In the 1930s, Russian psychologist Lev Vygotsky found out that the larynx, the part of our body that contains the vocal cords, occasionally shows the slightest of movements, even when we we’re not actually talking. He later built an entire theory around thinking and speech, indicating our inner monologue is nothing but an internalization of the external speech we use to talk to others. This means we’re not really talking to ourselves, our brain just happens to use the best tool it knows to talk to us.
Our minds process the outside world and then try to make sense of it as best as possible. But the resulting inner speech is just a flow of suggestions they make to help us decide what to do. That doesn’t mean you have to listen. You can question these ideas. Say no. Do something different.
If you strip away everything, what you own, your friends, your body, even your identity, the only thing that’s left is the invisible observer of the world. That’s the real you, and no one can take it away from you. If you expect nothing but to keep observing, life always exceeds your expectations.
Lesson 2: Your brain’s automatic filters keep you from observing everything around you.
Humans are built on heuristics. They’re little if-then rules for automatic behavior in certain situations. Shortcuts, if you will. For thousands of years, these heuristics have allowed us to survive, find food, and reproduce. However, over the past 2,000 years of somewhat modern civilization, they’ve become a lot less useful.
In the modern world, little threatens to kill us, while much of what escapes us makes us unhappy. What used to ensure our survival now seems like a long list of errors standing in the way of us and happiness.

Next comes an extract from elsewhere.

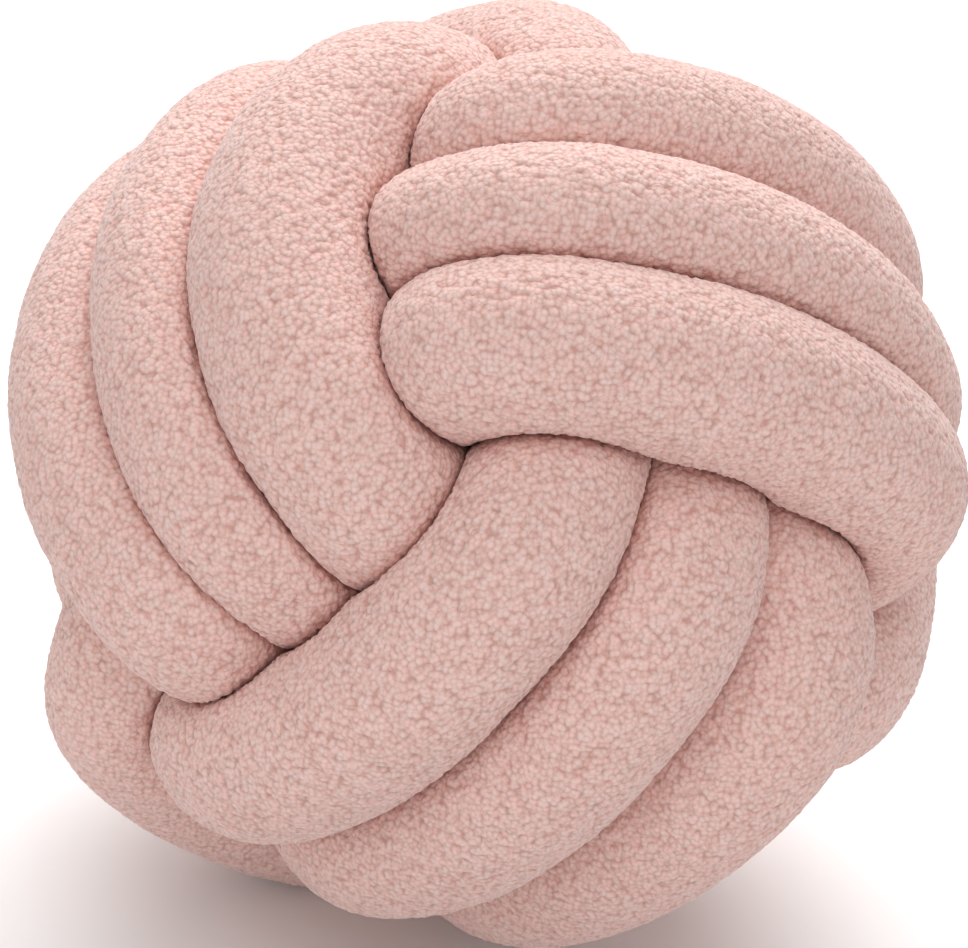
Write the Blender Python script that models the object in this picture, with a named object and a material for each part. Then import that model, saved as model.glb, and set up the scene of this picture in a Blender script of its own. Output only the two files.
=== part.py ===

Mo calls these errors blind spots, psychology refers to them as cognitive biases. There’s a long list of them in a variety of categories, but the first, and biggest, may be filters.
Filters select what sensory information is passed on to your brain to process, because taking it all would be too much to handle. For example, while our eyes are very powerful, they can’t visualize everything in our view, so whatever is missing the mind fills in from memory and imagination. Similarly, you’ll feel the fabric on your skin when you first put on your socks in the morning, but throughout the day, you stop noticing they’re even there.
It’s impossible to turn these filters off completely, and that’s a good thing, because they help us function. But if you try to remain aware of their presence, you can get more out of life by remembering to observe the world more mindfully and soak in every detail.
Lesson 3: Living in the present always makes you happier, even if bad things happen.
Matt Killingsworth has been researching happiness at Harvard and Berkeley for several years. As part of his work, he runs a large-scale happiness study through the Track Your Happiness app. Over 15,000 people have joined and the results clearly show one thing: the more we focus on the present moment, the happier we are.
Irrespective of whether what’s going on in our lives is negative or positive, as long as we are mindful and stay in the now, we tend to be content. However, we spend about half our time doing the exact opposite: mind-wandering. We think about the past and what we would change, or worry about the future, wishing for some perfect outcome. But as with filters and inner speech, if we can turn off the projectors and just focus on right now, we’ll feel calmer and less anxious.
Once again, it’s about awareness and going with the flow. This is the first ultimate truth Mo shares, and he wraps it all up in the Taoist concept of wu-wei. Wu-wei simply means that sometimes, doing nothing is the best option, and that if you remain aware, acting will be effortless.
Solve For Happy Review
Solve For Happy is not a revelation, but it’s a solid compendium of what we know about happiness. Given the mission of the man behind the book, I think it’s a cause well worth supporting by helping to spread the word. May we all solve our own happiness equations.
Who would I recommend the Solve For Happy summary to?
The 29 year old upstart, who’s trying too hard to chase success, the 53 year old accomplished professional, who’s become a multitasker through modern technology, and any parent who lost a child.